Stated exercise »
Copy out only those lines running from the line with "Recreate this object" to the end of the listing, keeping each one exactly as it is.

Rows from a 3D modeling dataset »
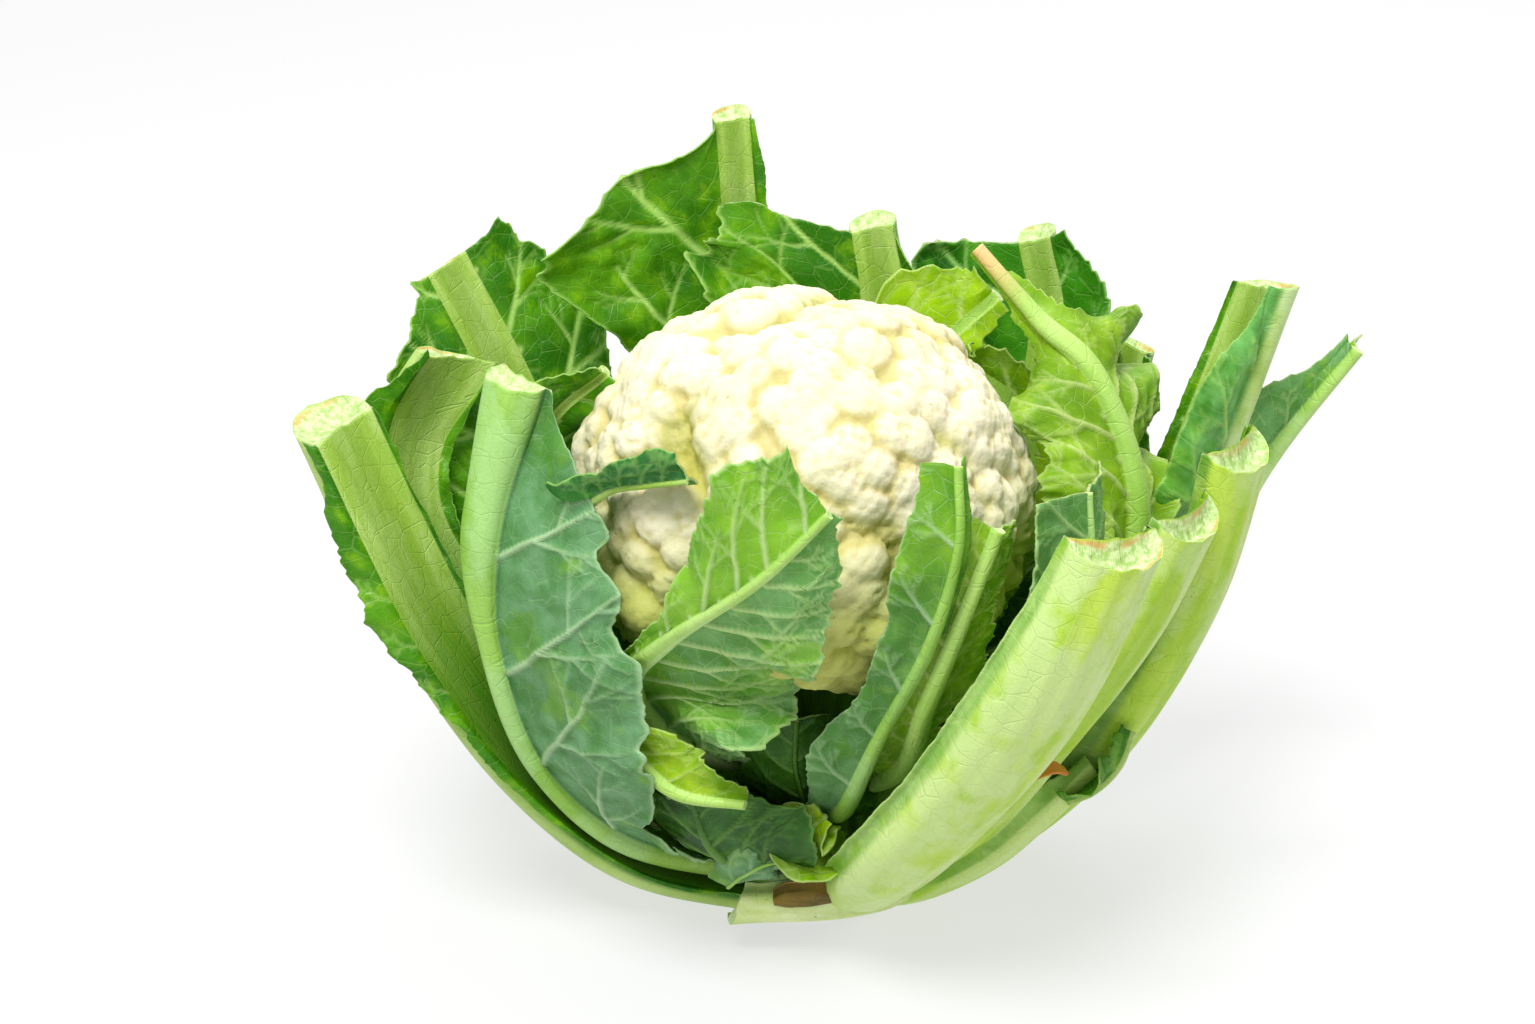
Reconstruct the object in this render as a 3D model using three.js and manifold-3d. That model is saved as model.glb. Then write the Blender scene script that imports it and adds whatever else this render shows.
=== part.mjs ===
// A fresh cauliflower with its wrapper leaves trimmed short: one curd on a thick stem, inside a basket of
// leaves that grow from the stem.
//
// Millimetres, +Z up. The origin is the centre of the stem's cut foot, which the plant stands on.
// -Y is the front of the plant and +X is its right.
//
// Each leaf is one closed solid, a stout rib along a midline curve with a thin blade on either side.
import * as THREE from 'three';
import { mergeVertices } from 'three/addons/utils/BufferGeometryUtils.js';
import Module from 'manifold-3d';

const wasm = await Module();
wasm.setup();

// ---- driving sizes ----

const GAP = 0.4; // air between neighbouring solids
const BLADE_THICKNESS = 1.8;

const CURD = {
  centre: [-3, 0, 150],
  radius: 72, // at its widest level
  rise: 68, // from its widest level to its top
  drop: 58, // from its widest level to its underside
  florets: 60,
  floretHeight: 5,
  segments: 36,
  rings: 22,
};

const STEM = {
  foot: 18, // radius of the flat spot that the plant stands on
  butt: 22.5, // just above the foot, whose edge is rounded
  waist: 27,
  neck: 21,
  buttLevel: 6,
  waistLevel: 34,
  top: 104,
  segments: 28,
};

const STATION_SPACING = 28; // between cross-sections along a leaf
const BLADE_STEPS = 2; // facets across a blade
const RIB_STEPS = 3; // facets across a rib
const TILT = [60, 15]; // upward turn of a rib's inner face, at its base and at its end, degrees

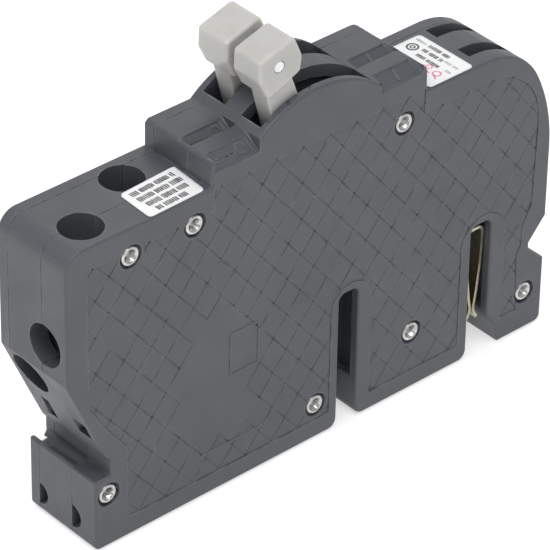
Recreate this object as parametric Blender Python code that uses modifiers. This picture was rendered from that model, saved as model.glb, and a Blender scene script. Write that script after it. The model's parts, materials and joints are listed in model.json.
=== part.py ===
"""Two-pole plug-in circuit breaker, modelled as the separate pieces it is assembled from.

X runs along the case, from the wire terminals (-X) to the bus-bar clips (+X). Y is the
thickness, with the near pole at -Y and the far pole at +Y. Z is up, towards the handles.
The case stands on z = 0 and is centred on the Z axis. Everything is drawn in its off
position. Lengths below are millimetres; MM turns them into metres.
"""

import math

import bmesh
import bpy
from mathutils import Matrix, Vector

MM = 0.001

# ---------------------------------------------------------------- driving sizes
HALF_LENGTH = 60.0
HALF_WIDTH = 9.525
TERMINAL_TOP = 68.4
NOSE_TOP = 67.6
SHOULDER = 73.9
GAP = 0.3

WALL = 1.5
CAVITY_OUT = HALF_WIDTH - WALL
CAVITY_IN = 1.0
NEAR_SPLIT = -2.7
FAR_SPLIT = 6.76

FOOT_X = -53.8
LIP_Z = 15.8
FOOT_ROUND = 1.2
BACK_ROUND = 4.0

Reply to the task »
Recreate this object as parametric Blender Python code that uses modifiers. This picture was rendered from that model, saved as model.glb, and a Blender scene script. Write that script after it. The model's parts, materials and joints are listed in model.json.
=== part.py ===
"""Two-pole plug-in circuit breaker, modelled as the separate pieces it is assembled from.

X runs along the case, from the wire terminals (-X) to the bus-bar clips (+X). Y is the
thickness, with the near pole at -Y and the far pole at +Y. Z is up, towards the handles.
The case stands on z = 0 and is centred on the Z axis. Everything is drawn in its off
position. Lengths below are millimetres; MM turns them into metres.
"""

import math

import bmesh
import bpy
from mathutils import Matrix, Vector

MM = 0.001

# ---------------------------------------------------------------- driving sizes
HALF_LENGTH = 60.0
HALF_WIDTH = 9.525
TERMINAL_TOP = 68.4
NOSE_TOP = 67.6
SHOULDER = 73.9
GAP = 0.3

WALL = 1.5
CAVITY_OUT = HALF_WIDTH - WALL
CAVITY_IN = 1.0
NEAR_SPLIT = -2.7
FAR_SPLIT = 6.76

FOOT_X = -53.8
LIP_Z = 15.8
FOOT_ROUND = 1.2
BACK_ROUND = 4.0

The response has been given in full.